As @robdodson said, this is a choice that the developer has to make, and they would have to decide what package and version to use in the end.
Personally I don't think that situation should occur too often. If Component A requires 1.2 while version 2.3 is already out, then it would be an indication to me that Component A is either outdated and hasn't been maintained properly, or at least hasn't had its dependencies updated for a long time. In that case, i would probably steer away from that package and look to see if there's an alternative, or fork it and update it myself if I'd really want to use that particular component.
If it's just a difference in minor or patch version, it should be safe to use the last version of Component C according to semantic versioning.
What both of you are saying is true, but only because Polymer is designed to make it true.

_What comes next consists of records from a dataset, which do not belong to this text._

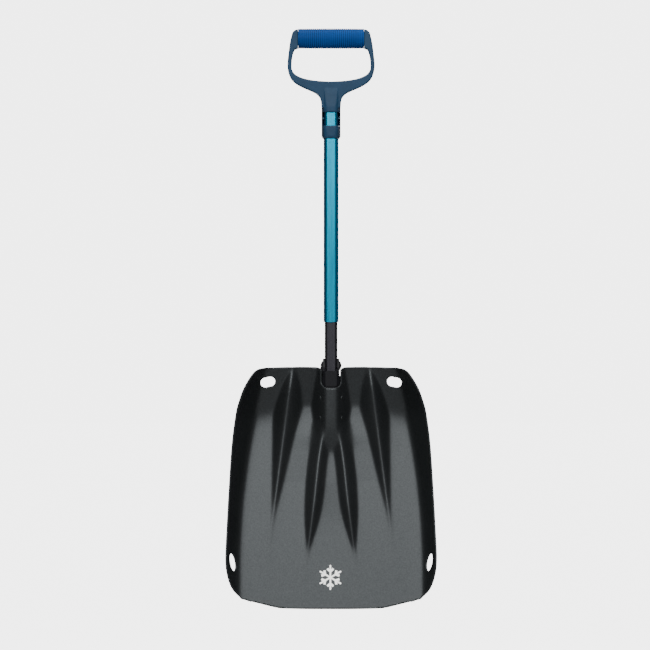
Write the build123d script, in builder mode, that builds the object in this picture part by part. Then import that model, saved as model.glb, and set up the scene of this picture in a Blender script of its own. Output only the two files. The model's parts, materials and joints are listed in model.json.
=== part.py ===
"""Avalanche shovel: D-handle, telescoping trapezoid shaft and a pressed aluminium scoop.

Millimetres. The origin is the centre of the grip, +Z runs up along the shaft, and the hollow
of the scoop faces -Y. The handle is at the top and the cutting edge of the scoop at the bottom.
"""

import os
from math import atan, cos, sin, sqrt

from build123d import *

os.makedirs("parts", exist_ok=True)

# D-handle
GRIP_LENGTH = 92.0
GRIP_RADIUS = 14.3
GRIP_GROOVE = 0.9
GRIP_PITCH = 2.9
CORE_RADIUS = 10.0
FRAME_HALF_DEPTH = 14.4
STEM_WALL = 2.9
STEM_TOP = -70.0
STEM_BOTTOM = -140.0
HANDLE_RIVET_Y = 4.0
HANDLE_RIVET_Z = -111.5
HANDLE_RIVET_RADIUS = 2.0
WINDOW_TOP = -103.0
WINDOW_BOTTOM = -122.0

# Shaft section, a rounded trapezoid with its narrow flat face to the front
FRONT_HALF = 7.2
BACK_HALF = 10.35
HALF_DEPTH = 14.0
TUBE_WALL = 1.35
SLIDE_GAP = 0.1
UPPER_TOP = -88.0
UPPER_BOTTOM = -396.6
LOWER_TOP = -168.0
LOWER_BOTTOM = -540.0

# Lock buttons, on the back of the shaft
BUTTON_RADIUS = 4.0
BUTTON_FLANGE = 5.2
HOLE_GAP = 0.1
SHAFT_LOCK_Z = -225.0
EXTENSION = 150.0
BLADE_LOCK_Z = -522.0
SPRING_THICKNESS = 0.7
SPRING_HALF_WIDTH = 4.5
SPRING_LENGTH = 34.0

# Scoop sheet
SHEET = 1.8
FLOOR_Y = 5.0
HEEL_Z = -523.0
FLOOR_SLOPE = 0.24
HEEL_SLOPE = 0.268
WALL_SLOPE = 1.5
FLANK_SLOPE = 0.95
DOME_SLOPE = 1.15
DOME_Y = -17.8
DOME_HALF = 8.4
HEEL_RADIUS = 70.0
WALL_RADIUS = 12.0
NOTCH_HALF = 14.0
NOTCH_BOTTOM = -489.0
BLADE_TOP = -460.0
BLADE_TIP = -795.3

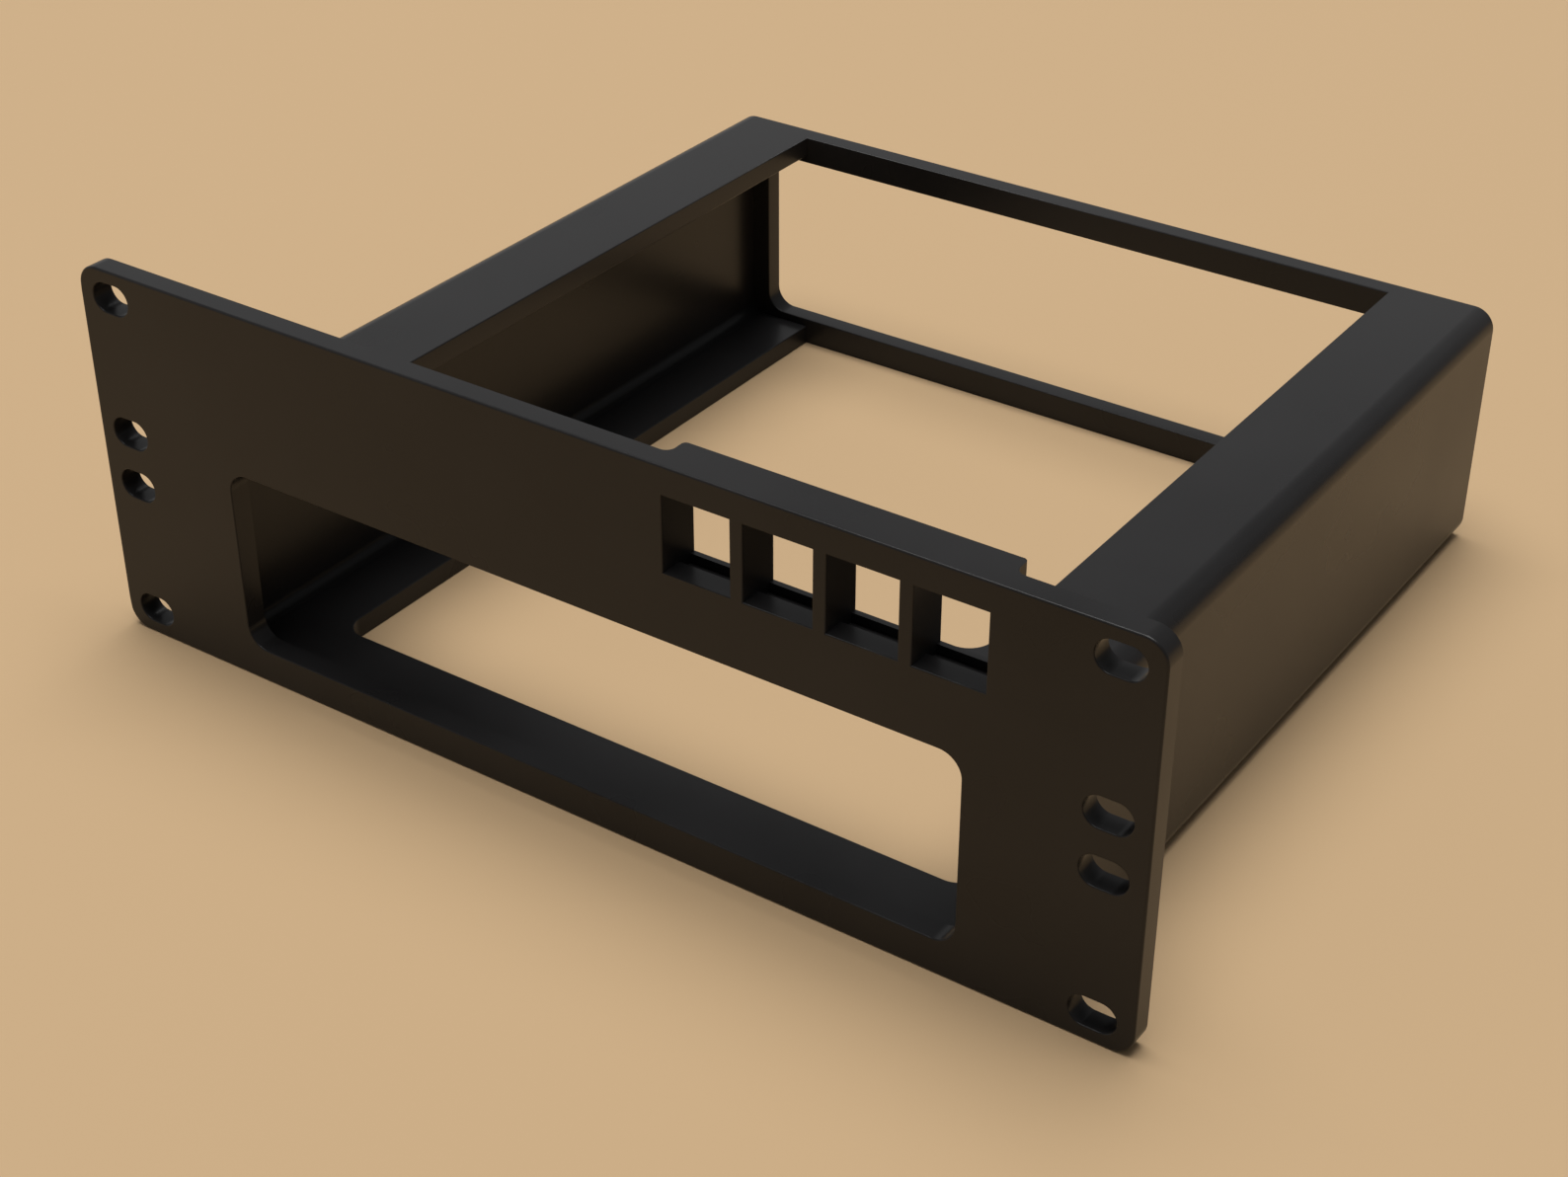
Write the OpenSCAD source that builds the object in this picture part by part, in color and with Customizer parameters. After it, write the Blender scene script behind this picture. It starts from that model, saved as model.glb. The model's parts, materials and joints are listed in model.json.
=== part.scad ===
// Rack mount bracket, two rack units high, for a ten inch rack.
// A flat front panel with slotted ears carries an open box that holds a small computer or a switch,
// and a row of keystone jack windows sits above the box on the right.
// Frame: the origin is the middle of the slot pattern on the panel's rear face, which bears on the rack rails.
// +X is to the right seen from the front, +Y runs into the rack and +Z is up. Lengths are in millimetres.

/* [Front panel] */
// Width across both ears
panel_w = 254; // [250:0.5:300]
// Height of the panel, two rack units
panel_h = 88.9; // [87:0.1:110]
// Thickness of the panel
panel_t = 5; // [3:0.5:8]
// Radius of the panel's four corners
panel_r = 5; // [1:0.5:8]
// Width of each ear, from the box to the panel's side edge
ear_w = 22.5; // [16:0.5:60]
// Height of the panel above the box
head_h = 29.9; // [25:0.1:45]

/* [Rack slots] */
// Distance from the panel's side edge to the middle of a slot
slot_inset = 8.7375; // [8:0.0125:12]
// Distance from the panel's upper and lower edges to the middle of the nearest slot
slot_edge = 6.35; // [5:0.05:10]
// Height between the two middle slots of a column
slot_spacing_inner = 12.7; // [10:0.1:40]
// Length of a slot from end to end
slot_l = 10; // [8:0.1:12]
// Width of a slot
slot_w = 6.7; // [5:0.1:7.5]

/* [Device bay] */
// Clear depth from the panel to the rear wall
bay_d = 196; // [80:1:260]
// Thickness of the two side walls
side_t = 7; // [3:0.5:8]
// Thickness of the top plate and the bottom plate
plate_t = 5; // [3:0.25:6]
// Thickness of the rear wall
rear_t = 5; // [3:0.5:8]
// Radius along the four long outer edges
cage_r = 5; // [3.5:0.5:8]
// Radius along the four long edges inside the bay
bay_r = 3; // [1:0.5:6]

/* [Bay openings] */
// Width of the rim that the panel keeps at each side of the front opening
front_rim_side = 8.25; // [3:0.25:20]
// Height of the rim that the panel keeps above and below the front opening
front_rim_edge = 3; // [1:0.25:10]
// Width of the rim at each side of the rear opening
rear_rim_side = 5; // [2:0.25:20]
// Height of the rim above and below the rear opening
rear_rim_edge = 2; // [1:0.25:10]
// Width of the flange that the top and bottom plates keep along each side wall
flange_w = 17.2; // [6:0.1:40]
// Depth of the strip that the top and bottom plates keep behind the panel
front_strip = 14.5; // [5:0.5:60]
// Corner radius of all the bay's openings
opening_r = 5; // [1:0.5:10]

/* [Keystone bank] */
// Number of jack windows in the row
jack_count = 4; // [1:1:9]
// Width of a jack window
jack_w = 15.1; // [14:0.1:16]
// Height of a jack window
jack_h = 16.5; // [15:0.1:18]
// Thickness of the rib between two windows
jack_rib = 2.9; // [1.5:0.1:6]
// Distance from the panel's top edge down to the windows
jack_drop = 6.2; // [5:0.1:8]
// Distance from the box's right side to the right end of the bank
bank_inset = 9.5; // [3:0.5:40]
// Distance that the bank stands out behind the panel
bank_t = 4.8; // [3.5:0.1:8]
// Wall outside the first and the last window
bank_side = 1.7; // [1:0.1:4]
// Thickness of the catches at the bank's rear
catch_t = 1.2; // [0.8:0.1:2]
// Depth of the pocket under each window, for the jack's fixed hook
hook_pocket = 2; // [1:0.1:2.5]
// Depth of the pocket over each window, for the jack's spring latch
latch_pocket = 4; // [2.2:0.1:4.5]
// Length by which the upper catch hangs down over its pocket
latch_catch = 2; // [1:0.1:2.1]
// Radius that blends the bank's ends into the panel
bank_fillet = 2; // [0.5:0.1:3.5]
// Radius of the bank's rear corners
bank_r = 1; // [0.4:0.1:1.4]

/* [Hidden] */
$fn = 96;
// Length by which a cut runs past the face that it opens
over = 1;
// Length by which joined pieces run into each other
bite = 0.5;
shell_colour = "#1c1b1b";
slot_spacing_x = panel_w - 2 * slot_inset;
slot_spacing_outer = panel_h - 2 * slot_edge;
cage_w = panel_w - 2 * ear_w;
cage_h = panel_h - head_h;
bay_w = cage_w - 2 * side_t;
bay_h = cage_h - 2 * plate_t;
cage_bottom = -panel_h / 2;
cage_top = cage_bottom + cage_h;
bay_floor = cage_bottom + plate_t;
bay_mid = bay_floor + bay_h / 2;
cage_d = bay_d + rear_t;
front_open_w = bay_w - 2 * front_rim_side;
front_open_h = bay_h - 2 * front_rim_edge;
rear_open_w = bay_w - 2 * rear_rim_side;
rear_open_h = bay_h - 2 * rear_rim_edge;
plate_open_w = bay_w - 2 * flange_w;
jack_pitch = jack_w + jack_rib;
jack_top = panel_h / 2 - jack_drop;
jack_bottom = jack_top - jack_h;
bank_w = jack_count * jack_w + (jack_count - 1) * jack_rib + 2 * bank_side;
bank_right = cage_w / 2 - bank_inset;
bank_left = bank_right - bank_w;
pocket_d = bank_t - catch_t;

// A rectangle around the origin with four equal corner arcs.
module rounded_rect(w, h, r) {
    square([w - 2 * r, h], center = true);
    square([w, h - 2 * r], center = true);
    for (x = [-1, 1], y = [-1, 1])
        translate([x * (w / 2 - r), y * (h / 2 - r)])
            circle(r);
}

// A slot with round ends, lying along x around the origin.
module obround(l, w) {
    square([l - w, w], center = true);
    for (x = [-1, 1])
        translate([x * (l - w) / 2, 0])
            circle(d = w);
}

// Extrudes a profile drawn in the XZ plane from y = from to y = to.
module along_y(from, to) {
    translate([0, to, 0])
        rotate([90, 0, 0])
            linear_extrude(to - from)
                children();
}

// The front panel, before anything is cut from it.
module panel_blank() {
    along_y(-panel_t, 0)
        rounded_rect(panel_w, panel_h, panel_r);
}

// The box behind the panel, closed on all sides but the front.
module cage_blank() {
    difference() {
        along_y(-bite, cage_d)
            translate([0, bay_mid])
                rounded_rect(cage_w, cage_h, cage_r);
        along_y(0, bay_d)
            translate([0, bay_mid])
                rounded_rect(bay_w, bay_h, bay_r);
    }
}

// One concave fillet in plan, for the corner at the origin that opens towards +x and +y.
module corner_fillet(r) {
    difference() {
        translate([-bite, -bite])
            square(r + bite);
        translate([r, r])
            circle(r);
    }
}

// The bank's outline in plan, with rounded rear corners and a fillet at each end.
module bank_plan() {
    translate([bank_left, -bite])
        square([bank_w, bank_t - bank_r + bite]);
    translate([bank_left + bank_r, 0])
        square([bank_w - 2 * bank_r, bank_t]);
    for (x = [bank_left + bank_r, bank_right - bank_r])
        translate([x, bank_t - bank_r])
            circle(bank_r);
    translate([bank_right, 0])
        corner_fillet(bank_fillet);
    translate([bank_left, 0])
        mirror([1, 0])
            corner_fillet(bank_fillet);
}

// The block that carries the jack windows, standing on the cage's top plate.
module bank_blank() {
    translate([0, 0, cage_top - bite])
        linear_extrude(panel_h / 2 - cage_top + bite)
            bank_plan();
}

// One jack window with the pockets that hold the jack, seen from the side and cut along x.
module jack_cut() {
    translate([0, -panel_t - over, jack_bottom])
        cube([jack_w, panel_t + bank_t + 2 * over, jack_h]);
    translate([0, 0, jack_bottom - hook_pocket])
        cube([jack_w, pocket_d, hook_pocket + jack_h + latch_pocket]);
    translate([0, 0, jack_bottom])
        cube([jack_w, bank_t + over, jack_h + latch_pocket - latch_catch]);
}

// The whole row of jack windows.
module jack_cuts() {
    for (i = [0 : jack_count - 1])
        translate([bank_left + bank_side + i * jack_pitch, 0, 0])
            jack_cut();
}

// The eight slots for the rack's screws.
module rack_slots() {
    for (x = [-1, 1], s = [slot_spacing_outer, slot_spacing_inner], z = [-1, 1])
        along_y(-panel_t - over, over)
            translate([x * slot_spacing_x / 2, z * s / 2])
                obround(slot_l, slot_w);
}

// An opening in the top or bottom plate: round front corners, and flush with the rear wall at the back.
module plate_opening_plan() {
    open_d = bay_d - front_strip;
    translate([0, front_strip + open_d / 2])
        rounded_rect(plate_open_w, open_d, opening_r);
    translate([-plate_open_w / 2, front_strip + open_d / 2])
        square([plate_open_w, open_d / 2]);
}

// The front, rear, top and bottom openings of the bay.
module bay_openings() {
    along_y(-panel_t - over, over)
        translate([0, bay_mid])
            rounded_rect(front_open_w, front_open_h, opening_r);
    along_y(bay_d - over, cage_d + over)
        translate([0, bay_mid])
            rounded_rect(rear_open_w, rear_open_h, opening_r);
    translate([0, 0, cage_bottom - over])
        linear_extrude(cage_h + 2 * over)
            plate_opening_plan();
}

// The bracket is one moulded piece.
module bracket() {
    color(shell_colour)
        difference() {
            union() {
                panel_blank();
                cage_blank();
                bank_blank();
            }
            bay_openings();
            rack_slots();
            jack_cuts();
        }
}

bracket();
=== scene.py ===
# %% [markdown]
# # A rack mount bracket in black plastic
# The bracket is one piece of smooth black plastic: a front panel with slotted ears, an open box
# behind it, and a row of four jack windows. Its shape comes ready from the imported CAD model.
# This script gives it what the photo shows and CAD leaves out: softened edges, a satin surface,
# a floor to stand on and soft studio light. All lengths are in metres, in the CAD model's frame.
# The cube, lamp and camera that every new Blender scene brings are removed first.

# %% Load the fixed frame
import json
import math
import bmesh
import bpy
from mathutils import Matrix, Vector

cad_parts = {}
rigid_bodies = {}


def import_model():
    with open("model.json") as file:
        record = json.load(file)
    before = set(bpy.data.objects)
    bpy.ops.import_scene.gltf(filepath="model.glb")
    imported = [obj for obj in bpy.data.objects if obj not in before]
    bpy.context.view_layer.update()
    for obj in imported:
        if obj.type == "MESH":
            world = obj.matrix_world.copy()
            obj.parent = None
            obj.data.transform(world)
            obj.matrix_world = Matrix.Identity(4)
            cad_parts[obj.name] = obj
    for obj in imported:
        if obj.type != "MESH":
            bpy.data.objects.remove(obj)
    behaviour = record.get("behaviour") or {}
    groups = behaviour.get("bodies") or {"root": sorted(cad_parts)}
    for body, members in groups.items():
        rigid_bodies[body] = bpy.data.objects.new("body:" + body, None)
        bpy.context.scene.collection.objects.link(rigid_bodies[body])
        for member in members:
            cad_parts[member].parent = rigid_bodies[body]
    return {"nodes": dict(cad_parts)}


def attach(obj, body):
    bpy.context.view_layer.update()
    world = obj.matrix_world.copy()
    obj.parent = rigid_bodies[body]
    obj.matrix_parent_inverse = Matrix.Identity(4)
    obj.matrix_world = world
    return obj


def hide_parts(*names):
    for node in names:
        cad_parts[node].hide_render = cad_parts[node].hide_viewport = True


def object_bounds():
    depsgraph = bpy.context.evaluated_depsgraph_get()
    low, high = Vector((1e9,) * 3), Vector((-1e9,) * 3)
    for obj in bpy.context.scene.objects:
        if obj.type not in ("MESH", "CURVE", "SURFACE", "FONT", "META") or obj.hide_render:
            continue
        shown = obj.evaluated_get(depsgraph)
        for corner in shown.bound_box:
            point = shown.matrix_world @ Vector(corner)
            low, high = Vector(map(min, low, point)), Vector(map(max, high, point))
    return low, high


for leftover in list(bpy.data.objects):
    bpy.data.objects.remove(leftover)
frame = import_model()
cad_low, cad_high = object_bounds()
MM = 0.001
print("CAD size in mm:", [round(side / MM, 1) for side in cad_high - cad_low])

# %% [markdown]
# ## The camera
# The photo looks down on the bracket from the front right, about 35 degrees round and 32 degrees
# up. The place was worked out from the slots, whose spacing is a standard one, and a 60 mm lens
# on a 36 mm sensor gives the same perspective. The camera is made first, so that every later
# step can be compared with the photo. It aims at a point instead of being turned by angles,
# because a point is easier to move.

# %% Camera at the photo's viewpoint
camera_data = bpy.data.cameras.new("camera")
camera_data.lens = 60.07
camera_data.sensor_width = 36
camera = bpy.data.objects.new("camera", camera_data)
camera.location = (0.2753, -0.3290, 0.2759)
aim = Vector((-0.0135, 0.0888, -0.0436))
camera.rotation_euler = (aim - camera.location).to_track_quat("-Z", "Y").to_euler()
bpy.context.scene.collection.objects.link(camera)
bpy.context.scene.camera = camera
print("Camera to aim in mm:", round((aim - camera.location).length / MM))

# %% [markdown]
# ## The shell
# A moulded part has few knife-sharp corners. Here the outline's edges are rounded by 0.5 mm, so
# that the light turns softly over them. The CAD mesh is exact but sharp, and made of loose
# triangles, so the shell starts as a copy of it. Two clean-up steps come first: doubles are merged
# so that neighbouring faces share their points, and flat triangles are joined into whole faces, so
# that an edge is left only where the surface turns. A Bevel modifier would do for the rounding
# too, but it rounds inner corners as well, and here those stay crisp.

# %% Copy the CAD mesh and clean it
MERGE = 0.001 * MM
FLAT = math.radians(0.5)
shell_bm = bmesh.new()
shell_bm.from_mesh(frame["nodes"]["bracket"].data)
bmesh.ops.remove_doubles(shell_bm, verts=shell_bm.verts[:], dist=MERGE)
bmesh.ops.dissolve_limit(
    shell_bm, angle_limit=FLAT, verts=shell_bm.verts[:], edges=shell_bm.edges[:]
)
print("Clean copy:", len(shell_bm.verts), "points,", len(shell_bm.faces), "faces")

# %% [markdown]
# ## Soft edges
# The rounding isn't the same everywhere. The outline of the panel's front and of the box is soft.
# The slots, windows and openings are crisp and get 0.3 mm. The panel's rear face, with the jack
# bank and the step down to the bay's floor, stays sharp, because the photo shows no line of light
# there and the catches of the jack windows are thin. Each of these places is found by a box around
# it, in millimetres. An edge is an outer one if its two faces turn away from each other, which a
# positive signed angle says.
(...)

Polymer could support a versioned component registry (The same way Node supports different versions of transitive dependencies) and then the need for a custom registry goes away.
Also what if the assumption that conflict resolution is going to be required infrequently is off (Although it may be a self fulfilling prophecy assuming this is not fixed)?
The thing is we don't know that Component A has to be updated. And it's not necessarily a simple change. There could be several other components that need the version 1 API of component C and now all these have to be patched as well.
Polymer could print a notification on the console warning about it, and let the dev do whatever she wants to.
If you have looked at a versioned component registry and said that it's impossible for reason A, B, C, then fine, but if that's not the case then you are potentially sending the entire community in the wrong direction.
What both of you are saying is true, but only because Polymer is designed to make it true. Polymer could support a versioned component registry (The same way Node supports different versions of transitive dependencies) and then the need for a custom registry goes away.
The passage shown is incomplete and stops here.